▸ **Source excerpt**:
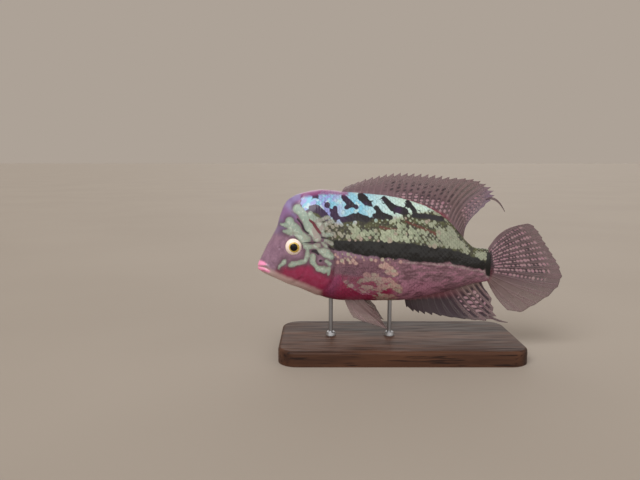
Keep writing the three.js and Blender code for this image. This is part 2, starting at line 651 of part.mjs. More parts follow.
const model = new THREE.Group();
for (const [name, solid] of Object.entries(solids)) model.add(meshOf(name, solid));
model.position.set(-TOTAL_LENGTH / 2, 0, AXIS_HEIGHT);
export default model;
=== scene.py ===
"""A life-size flowerhorn cichlid on its display stand: scaled skin, eyes, rayed fins, base and rods.

Lengths along the fish are in millimetres, counted back from the snout tip (x), out from its middle (y) and up
from its long axis (z), as a model maker would measure it. place() turns them into the frame's metres.
"""

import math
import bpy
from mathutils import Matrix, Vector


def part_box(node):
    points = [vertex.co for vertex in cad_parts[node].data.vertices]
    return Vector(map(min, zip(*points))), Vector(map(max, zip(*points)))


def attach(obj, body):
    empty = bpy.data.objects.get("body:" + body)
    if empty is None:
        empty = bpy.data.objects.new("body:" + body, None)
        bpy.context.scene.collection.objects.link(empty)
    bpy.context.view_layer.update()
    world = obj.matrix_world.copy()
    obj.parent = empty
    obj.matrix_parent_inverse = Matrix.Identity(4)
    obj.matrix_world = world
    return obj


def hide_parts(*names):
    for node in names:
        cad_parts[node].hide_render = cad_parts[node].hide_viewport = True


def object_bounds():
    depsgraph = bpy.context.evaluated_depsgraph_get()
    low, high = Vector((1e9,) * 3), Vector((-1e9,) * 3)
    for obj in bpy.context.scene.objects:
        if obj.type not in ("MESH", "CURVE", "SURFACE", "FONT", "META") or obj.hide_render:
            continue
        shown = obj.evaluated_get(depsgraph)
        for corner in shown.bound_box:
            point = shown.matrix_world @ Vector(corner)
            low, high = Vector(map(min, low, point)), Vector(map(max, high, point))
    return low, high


bl_info = {
    "name": "Flowerhorn Cichlid Model",
    "version": (1, 0, 0),
    "blender": (4, 5, 0),
    "location": "View3D > Sidebar > Flowerhorn",
    "description": "Builds a life-size flowerhorn cichlid on a display stand",
    "category": "Add Mesh",
}

import bmesh
import bpy
import numpy as np
from mathutils import Matrix, Vector

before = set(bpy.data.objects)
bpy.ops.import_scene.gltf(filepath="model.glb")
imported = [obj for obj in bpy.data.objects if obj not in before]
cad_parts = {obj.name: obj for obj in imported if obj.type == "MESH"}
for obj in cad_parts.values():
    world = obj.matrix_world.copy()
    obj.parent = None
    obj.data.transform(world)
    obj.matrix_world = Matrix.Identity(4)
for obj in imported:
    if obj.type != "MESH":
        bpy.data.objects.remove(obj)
CAD_BOX = [list(corner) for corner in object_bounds()]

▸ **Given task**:
Recite the full listing above exactly.

▸ **Solution below**:
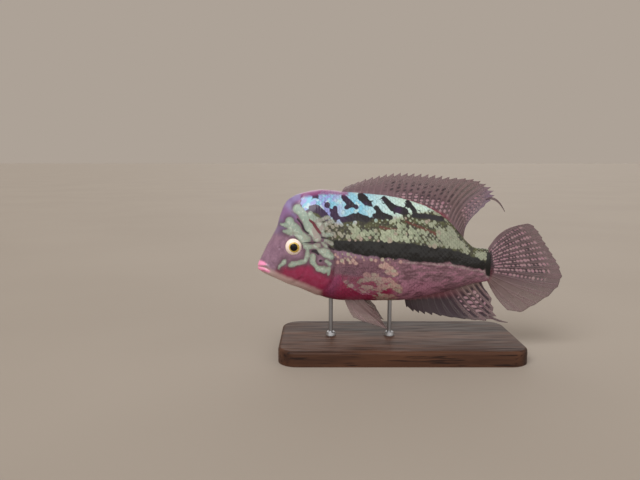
Keep writing the three.js and Blender code for this image. This is part 2, starting at line 651 of part.mjs. More parts follow.
const model = new THREE.Group();
for (const [name, solid] of Object.entries(solids)) model.add(meshOf(name, solid));
model.position.set(-TOTAL_LENGTH / 2, 0, AXIS_HEIGHT);
export default model;
=== scene.py ===
"""A life-size flowerhorn cichlid on its display stand: scaled skin, eyes, rayed fins, base and rods.

Lengths along the fish are in millimetres, counted back from the snout tip (x), out from its middle (y) and up
from its long axis (z), as a model maker would measure it. place() turns them into the frame's metres.
"""

import math
import bpy
from mathutils import Matrix, Vector


def part_box(node):
    points = [vertex.co for vertex in cad_parts[node].data.vertices]
    return Vector(map(min, zip(*points))), Vector(map(max, zip(*points)))


def attach(obj, body):
    empty = bpy.data.objects.get("body:" + body)
    if empty is None:
        empty = bpy.data.objects.new("body:" + body, None)
        bpy.context.scene.collection.objects.link(empty)
    bpy.context.view_layer.update()
    world = obj.matrix_world.copy()
    obj.parent = empty
    obj.matrix_parent_inverse = Matrix.Identity(4)
    obj.matrix_world = world
    return obj


def hide_parts(*names):
    for node in names:
        cad_parts[node].hide_render = cad_parts[node].hide_viewport = True


def object_bounds():
    depsgraph = bpy.context.evaluated_depsgraph_get()
    low, high = Vector((1e9,) * 3), Vector((-1e9,) * 3)
    for obj in bpy.context.scene.objects:
        if obj.type not in ("MESH", "CURVE", "SURFACE", "FONT", "META") or obj.hide_render:
            continue
        shown = obj.evaluated_get(depsgraph)
        for corner in shown.bound_box:
            point = shown.matrix_world @ Vector(corner)
            low, high = Vector(map(min, low, point)), Vector(map(max, high, point))
    return low, high


bl_info = {
    "name": "Flowerhorn Cichlid Model",
    "version": (1, 0, 0),
    "blender": (4, 5, 0),
    "location": "View3D > Sidebar > Flowerhorn",
    "description": "Builds a life-size flowerhorn cichlid on a display stand",
    "category": "Add Mesh",
}

import bmesh
import bpy
import numpy as np
from mathutils import Matrix, Vector

before = set(bpy.data.objects)
bpy.ops.import_scene.gltf(filepath="model.glb")
imported = [obj for obj in bpy.data.objects if obj not in before]
cad_parts = {obj.name: obj for obj in imported if obj.type == "MESH"}
for obj in cad_parts.values():
    world = obj.matrix_world.copy()
    obj.parent = None
    obj.data.transform(world)
    obj.matrix_world = Matrix.Identity(4)
for obj in imported:
    if obj.type != "MESH":
        bpy.data.objects.remove(obj)
CAD_BOX = [list(corner) for corner in object_bounds()]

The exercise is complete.